Iniciativa un tanto ingenua, pero bien intencionada que acabará institucionalizando y volviendo permanente la justicia “transicional” en Colombia. Sigue, no obstante, patinando en la oscura entelequia de que lo que pretenden los actores armados en Colombia es, cansados de la guerra, irse para sus casas con unos beneficios jurídicos y económicos después de un proceso de sometimiento a la justicia. Creyendo que no les interesa una cuota significativa del poder que siempre se han querido tomar por las armas, ni la solución de necesidades apremiantes del pueblo colombiano con las que siempre han justificado su actuar y que siguen ahí, todavía sin remediarse.
Pero hablémoslo claramente.
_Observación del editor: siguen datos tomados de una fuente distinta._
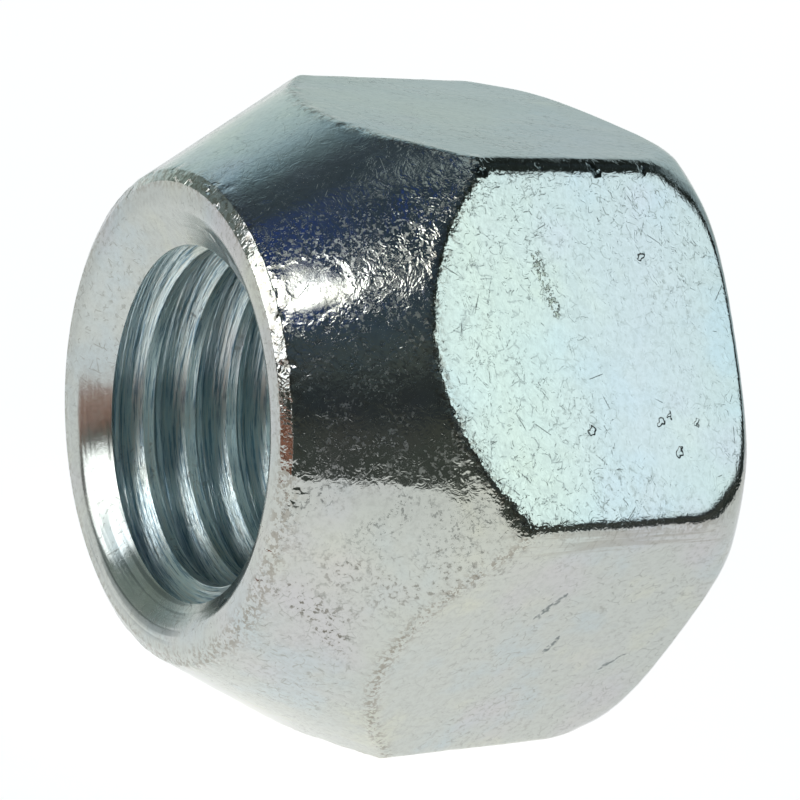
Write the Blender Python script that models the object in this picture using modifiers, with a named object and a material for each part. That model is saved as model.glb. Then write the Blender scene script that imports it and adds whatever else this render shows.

Hoy deberíamos estar en un proceso de reconciliación, que cuenta con los dos actores absolutamente necesarios, que son las victimas y los victimarios. Los demás, sin excepción son actores tangenciales, que poco o nada aportan al tema de la reconciliación o que se sirven de los actores necesarios, instrumentalizándolos a su conveniencia.
Y poco o nada aportan, por que desde las mismas normas fundantes de estos procesos, como las anteriormente mencionadas, no se dispone de una sola medida que permita acercar a quienes antes fueron las partes necesarias del conflicto, para que cumplan con su rol de partes de un proceso de reconciliación.
La reconciliación aparece dejada al garete, al paso del tiempo, a un tácito devenir por un proceso de cambio generacional inercial que tomará varias generaciones, o sea al olvido, a una apuesta negligente por los cien años de soledad.
El proceso colombiano requiere, no solo de la verdad y de la reparación de quienes fueron los victimarios, sino también del acercamiento y perdón por parte de las víctimas. Sin perdón no habrá reconciliación.
Es que la reconciliación debe ser un acto entre vivos coetáneos, seres humanos coexistentes, entre polos que dejan de rechazarse: no es posible que se deje al efecto del olvido por el paso del tiempo y la sustitución de generaciones, a quienes no les servirá de nada los monumentos y las consignas de memoria de hoy.
Jaques Derrida, el filosofo francés, dedicó algunos de sus escritos y conferencias al tema del perdón y expresó lo que hoy se conoce por los estudiosos de estos temas como la “paradoja de Derrida”. Perdonar lo imperdonable. Decía que no es lo venial, lo superfluo donde radica el perdón, que en esas circunstancias no significa nada. Es en lo grave, en lo de lesa humanidad donde verdaderamente se hace valioso el perdón tanto para la victima como para el perpetrador. Nunca un perdón gratuito, y jamás merecido, sino un perdón pedido con libertad y ganado con contrición, con la verdad total y con la reparación hasta donde sea posible del daño causado.
Hoy vale la pena que los colombianos reflexionemos frente a los retos legislativos y a la construcción de ese necesario marco legal para la paz, si es ineludible generar en el o a través de él procesos judiciales y vindictas punitivas o un verdadero proceso de reconciliación nacional.